Twelve Russian military officers have been indicted for breaking into the Democratic Party's computers, stealing compromising information and selectively releasing it to undermine candidates https://t.co/I8toBG9Vcf
— 60 Minutes (@60Minutes) November 25, 2019
There was a lot of testimony during this past week’s impeachment inquiry about foreign interference in our 2016 election, including the president’s assertion that Ukraine was involved. But the president’s own intelligence agencies say it was the Russians who “hacked” the 2016 elections. Special counsel Robert Mueller spelled it out in his report.
Now the Justice Department has at least two open cases against Russian citizens for interfering with our presidential and congressional races, we decided to take a closer look at one of them – the case against 12 Russian military officers accused of breaking into the Democratic Party’s computers, stealing compromising information, and selectively releasing it to undermine Democratic candidates. There’s no evidence of similar operations against Republicans in 2016. With the 2020 election approaching, the story of “The Russian Hack.”
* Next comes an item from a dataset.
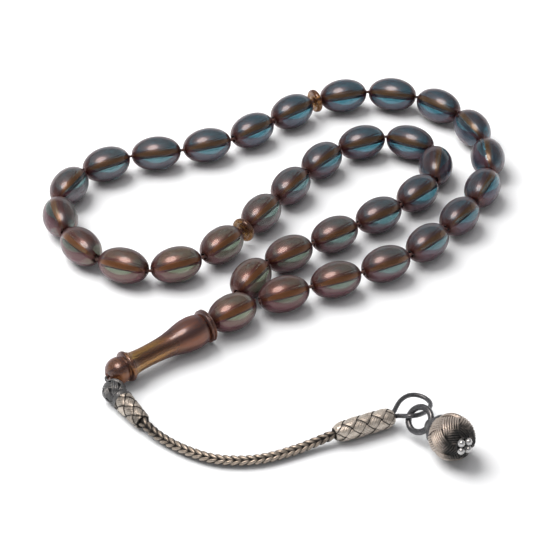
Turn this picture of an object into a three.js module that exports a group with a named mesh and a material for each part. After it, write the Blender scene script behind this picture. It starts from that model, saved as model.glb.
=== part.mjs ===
// Misbaha: a closed string of olive-shaped beads in three runs, lying on a table, with a neck bead,
// a turned imame and a silver wire tassel. Millimetres, +Z up, the table at z = 0.
// The plan is drawn around the junction, where the string's two ends meet, and shifted at the end.
import * as THREE from 'three';

// Beads
const BEAD_LENGTH = 14.7;
const BEAD_DIAMETER = 10;
const BORE_RADIUS = 0.9;
const STRING_RADIUS = 0.5;
const BEAD_GAP = 0.77;
const BEADS_PER_RUN = 11;
const RUNS = 3;
const BEND_CLEARANCE = 0.35;
const BEAD_SIDES = 10;

// Dividers, between the runs
const DIVIDER_PITCH = 2.6;
const DIVIDER_RADIUS = 3.4;

// Neck bead and imame. Lengths along the imame are counted from the neck bead's lower string bend.
const JUNCTION = new THREE.Vector2(1.9, -1.4);
const NECK_HEADING = 216.5;
const IMAME_HEADING = 218;
const COLLAR_RADIUS = 4.65;
const COLLAR_LENGTH = 1.9;
const IMAME_START = 2.2;
const IMAME_RING_AT = 26.7;
const IMAME_BALL_AT = 29.2;
const IMAME_BALL_RADIUS = 3.65;
const IMAME_RING_RADIUS = 4.3;
const IMAME_SIDES = 14;

// Tassel
const KNOT_RADIUS = 3.1;
const KNOT_CENTRE = new THREE.Vector3(-34.3, -35.3, KNOT_RADIUS);
const LINK_RADIUS = 0.6;
const SLEEVE_1_RADIUS = 2.75;
const SLEEVE_1_MOUTH_RADIUS = 2.2;
const SLEEVE_1_END = new THREE.Vector3(-26.5, -46, SLEEVE_1_MOUTH_RADIUS);
const CHAIN_RADIUS = 1.5;
const CHAIN_MOUTH_GAP = 0.45;
const CHAIN_SPLIT_GAP = 0.6;
const SLEEVE_2_RADIUS = 2.7;
const SLEEVE_2_START = new THREE.Vector3(22.2, -50.9, SLEEVE_2_RADIUS);
const SLEEVE_2_END = new THREE.Vector3(37.3, -44.4, SLEEVE_2_RADIUS);
const LOOP_WIRE_RADIUS = 0.6;
const BALL_RADIUS = 6.1;
const BALL_CENTRE = new THREE.Vector3(51.4, -55.6, BALL_RADIUS);
const RING_RADIUS = 3.25;
const RING_WIRE_RADIUS = 0.8;
const RING_CENTRE = new THREE.Vector3(43.8, -48.4, 5.3);
const RING_NORMAL = new THREE.Vector3(-0.535, -0.465, 0.707);
const ROSETTE_RADIUS = 2.3;
const ROSETTE_HEIGHT = 1.1;
const ROSETTE_DIRECTION = new THREE.Vector3(0.47, -0.84, 0.27);
const TOUCH_GAP = 0.3;
const WIRE_SIDES = 8;

// From the junction's plan to the frame whose origin is under the middle of the object
const PLAN_SHIFT = new THREE.Vector3(-7.9, -20.4, 0);

// The string's route over the table, from the junction round to the junction again
const STRING_ROUTE = [
  [2.5, -1.4], [16.7, 4.8], [31, 11], [44.5, 18.5], [55, 30], [64, 42.5], [70, 57], [69.5, 72],
  [63.5, 86], [51, 96], [36, 99], [21, 95], [7, 84], [-5, 74], [-19.5, 68.5], [-35, 65.5],
  [-48.5, 58], [-55.5, 44], [-52, 29], [-42.5, 17], [-28, 11.5], [-13.5, 17], [-2.5, 29],
  [7, 43.5], [15.5, 56.5], [25, 68.5], [39.5, 75.5], [54, 70.5], [54, 54], [43.5, 42],
  [30.5, 32.5], [18, 24], [4.6, 14.9], [-3.4, 1.7], [-4.6, -0.6],
];

// The chain's route from the first sleeve's mouth to the second's, sinking to the table between them
const CHAIN_ROUTE = [
  [-26.4, -46.1, 2.4], [-24.5, -48.4, 2.0], [-22.4, -50.4, 1.7], [-20, -52.3, 1.5],
  [-17.4, -54.2, 1.5], [-14.6, -55.9, 1.5], [-12, -57.2, 1.5], [-9.3, -58.3, 1.5],
  [-6.5, -59, 1.5], [-3.7, -59.3, 1.5], [0, -59.3, 1.5], [3.4, -58.8, 1.5],
  [6.2, -58, 1.5], [8.8, -57, 1.5], [13.8, -54.8, 1.6], [18, -52.8, 2.0], [22.2, -50.9, 2.6],
];
const CHAIN_SPLIT_AT = 0.5;

// The string's last bare stretch, round from the last bead to the junction
const STRING_RETURN = [[-3.4, 0.6], [-1, 0.7], [0.9, -0.5]];

// The wire loop's centre line, out of the second sleeve's end and back to it
const LOOP_ROUTE = [
  [38.1, -42.2, 3.6], [39.1, -40.1, 3.9], [40.9, -38.2, 4.0], [43.2, -37.4, 3.8],
  [45.6, -38, 3.4], [47.1, -40.1, 3.4], [46.6, -42.7, 3.9], [45.1, -45.2, 4.7],
  [43.1, -47.2, 5.6], [40.8, -47.9, 6.0], [39.4, -46.7, 5.0], [38.9, -45.5, 3.9],
];

const degrees = (angle) => THREE.MathUtils.degToRad(angle);
const group = new THREE.Group();
group.position.copy(PLAN_SHIFT);

const resin = { color: 0x6b5a5e, roughness: 0.18, metalness: 0 };
const amber = { color: 0x8a5a2c, roughness: 0.22, metalness: 0 };
const cord = { color: 0x2e1512, roughness: 0.8, metalness: 0 };
const silver = { color: 0xb8aba0, roughness: 0.35, metalness: 1 };
const darkSilver = { color: 0x4a4a4d, roughness: 0.4, metalness: 1 };

function addMesh(name, geometry, look) {
  const mesh = new THREE.Mesh(geometry, new THREE.MeshStandardMaterial(look));
  mesh.name = name;
  group.add(mesh);
  return mesh;
}

// A turned piece about the X axis. Each profile point is [distance along X, radius], and the facets,
// one of which faces straight down, touch the true surface of revolution.
function turned(profile, sides) {
  const toFacets = 1 / Math.cos(Math.PI / sides);
  const points = profile.map(([along, radius]) => new THREE.Vector2(radius * toFacets, along));
  const geometry = new THREE.LatheGeometry(points, sides, Math.PI / sides, 2 * Math.PI);
  return geometry.rotateZ(-Math.PI / 2);
}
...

Robert Anderson: The Russians never left. I can guarantee you in 2016 after this all hit the news, they never left. They didn’t stop doing what they’re doing.
Bill Whitaker: This wasn’t just a one-time thing?
Robert Anderson: No way. Russia doesn’t do it that way.
Robert Anderson should know. He spent 21 years inside the cloak and dagger world of spies and hackers overseeing the FBI’s counterintelligence and cyber Divisions and tracking Moscow’s spy agencies, an alphabet of artifice, the FSB, SVR, and, especially, the GRU.
Robert Anderson: The GRU is military intelligence. So when we look at the attacks that happened during our presidential races in 2016 you had military organizations inside of Russia attacking our infrastructure…
These are the hacker-soldiers from GRU unit 26165 who, according to the Justice Department, were responsible for “breaking and entering” into the Democratic Party’s computers remotely, from Moscow. Their names, ranks and faces are now on the FBI’s most wanted list for stealing, among other things, the Democrats’ strategic plans, detailed targeting data, and internal polling. GRU Colonel Aleksandr Osadchuk commanded a separate unit, 74455. One of his officers was in charge of spreading the stolen material to political operatives, bloggers and the media. Another hacked state election boards.